Wyniku już nie zrobię więc niby spinać się nie muszę. Ale stratę łatwo policzyć z licznika, co może dać jakąś tam informację na temat dzisiejszego przejazdu. Z drugiej strony (i to było chyba największym motywatorem) pomyślałem, że jeszcze nie wszystko stracone jeśli chodzi o wynik drużynowy, więc ruszyłem na tyle mocno na ile było to możliwe, pracując i na podjazdach i na zjazdach.
Zaczęło się więc sukcesywne nadrabianie pozycji i wyprzedzanie najpierw uczestników FAN'u a później wersji PRO trasy.
Po drodze mijam Janusza Dziemidowicza, z naszego teamu, dzięki któremu to mogliśmy w ogóle nadal być brani pod uwagę w generalce drużynowej. To on w pierwszym etapie (po moim defekcie) spełnił rolę trzeciego koniecznego uczestnika branego pod uwagę do punktacji.
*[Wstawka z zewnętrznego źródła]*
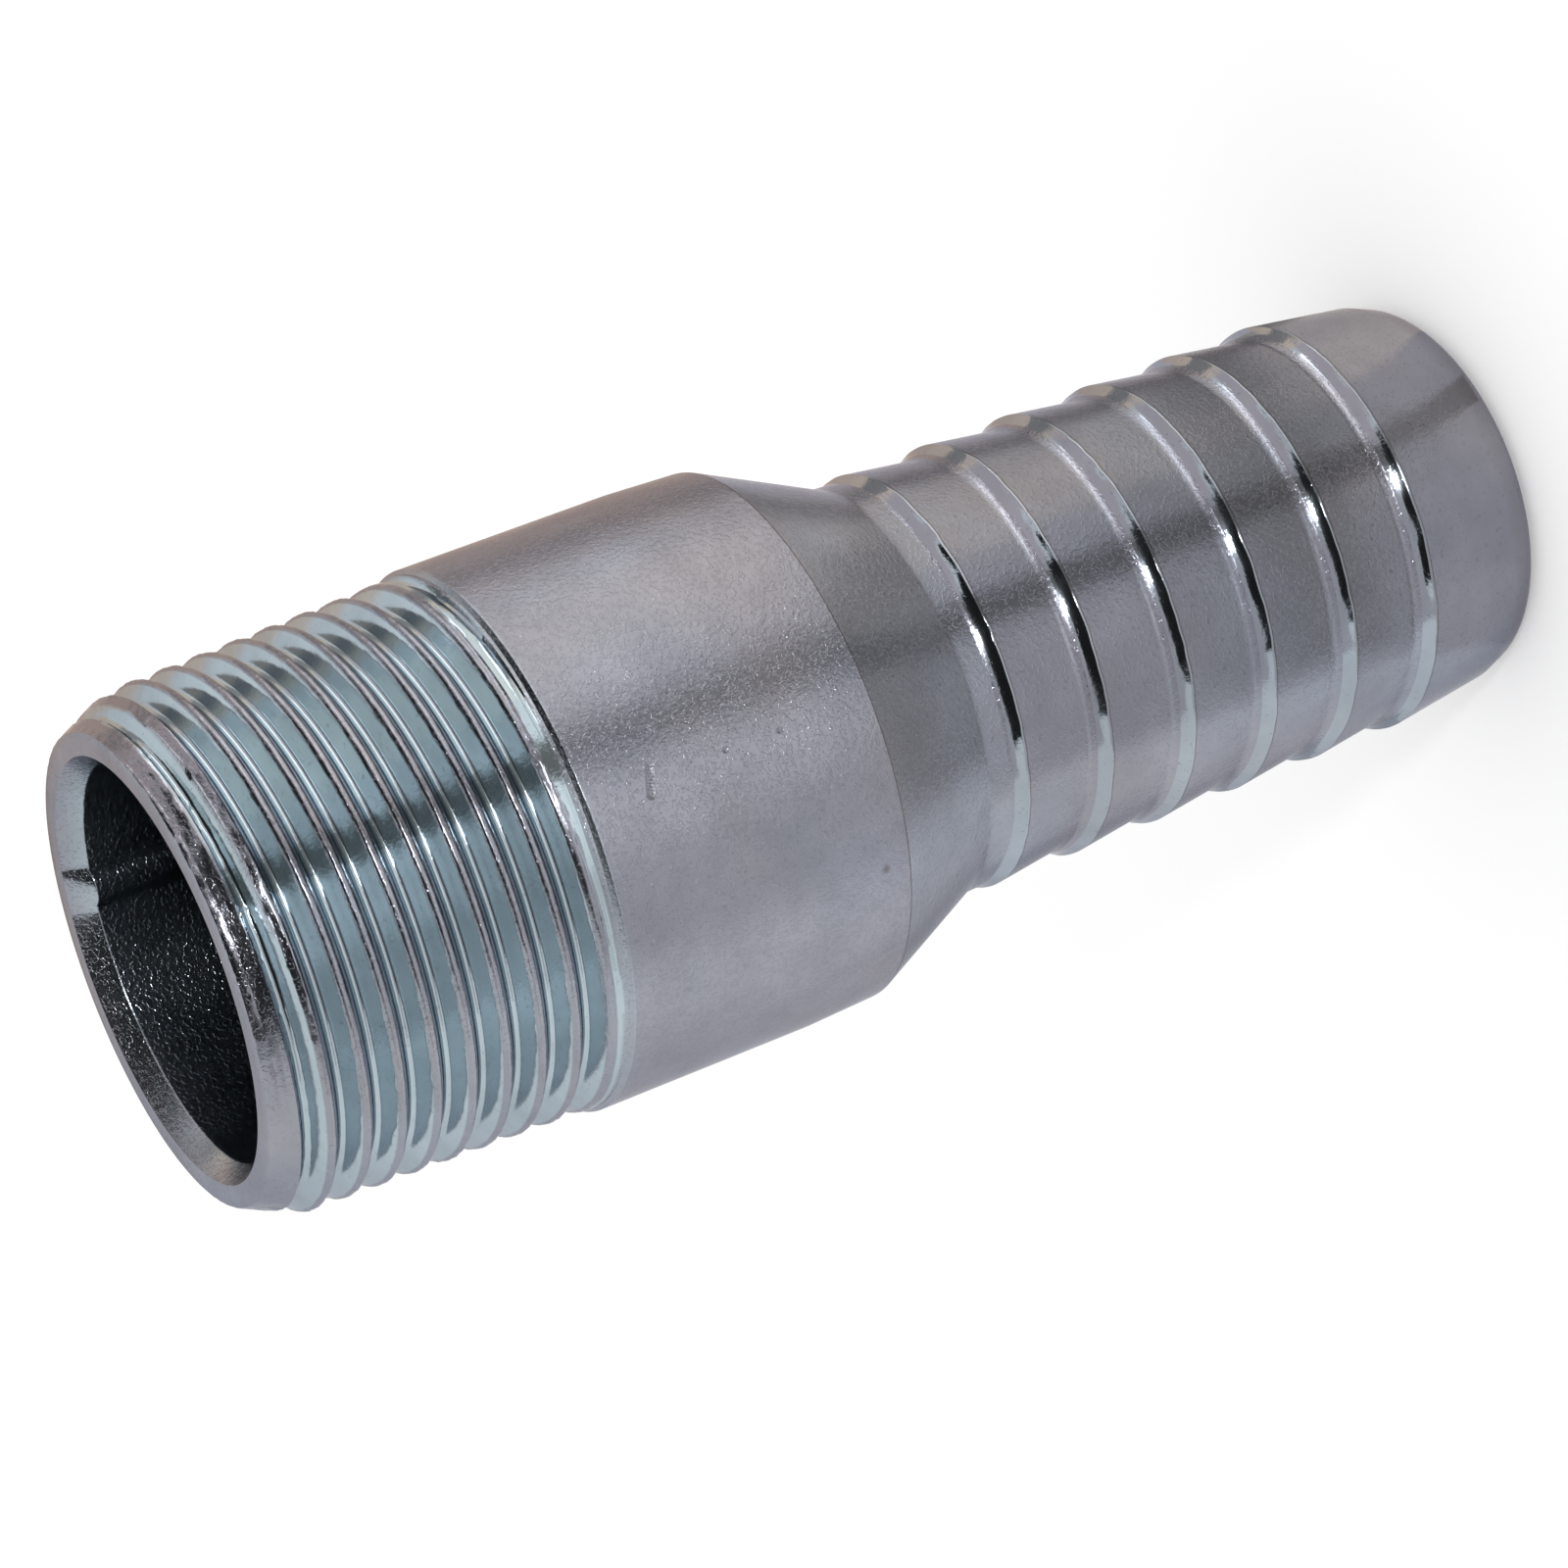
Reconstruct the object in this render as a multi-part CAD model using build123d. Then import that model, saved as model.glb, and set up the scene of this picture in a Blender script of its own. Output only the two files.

Pytam się o formę (czwarty start z rzędu może nie być łatwy) ale słysząc, że bez najmniejszych problemów i sukcesywnie prze do przodu, ciszę się z jego dyspozycji i ruszam dalej.
Do samego końca już niewiele się wydarzy. Walczę jedynie o kolejne miejsca próbując dochodzić kolejnych pojawiających się na horyzoncie nowych kolarzy. I na szczęście do samego końca udaje się wszystkie takie "namierzone" cele zrealizować ;-)
Przed metą zaliczam jeszcze OTB i porządnie obijam lewą nogę. Na szczęście bez większych konsekwencji poza bólem.

Trasa mimo, że stosunkowo szutrowa i płaska była ciekawa. Błota tym razem w ogóle nie było... poza odcinkami gdzie dominowało :-D, czyli jak do tej pory na każdym etapie.

Co do reszty drużyny: Michał tradycyjnie w czubie + powtórka z wtorku i zerwany łańcuch. Mimo to zajął drugie miejsce w M2, 6 w OPEN i utrzymał pierwszą pozycję w generalce M2. Nie ma na niego bata nawet jak łapie defekty ;-)

Bartek dojechał bez większych problemów zajmując też wysokie, czwarte miejsce w M2. Na ostatnich metrach przed tunelem, gdzie błoto sięga wręcz po osie i jest nieprzewidywalne, łapał rower i "z buta" ruszyły uzyskując 4 pozycje wyżej. To się nazywa walka do końca :-D
Niestety głównie z powodu mojego kapcia lądujemy na czwartym miejscu tej edycji jako drużyna i tak samo w generalce. Trudno, może następnym razem sprzęt będzie mniej zawodny bo spokojnie mogliśmy walczyć razem o drugą lub trzecią lokatę.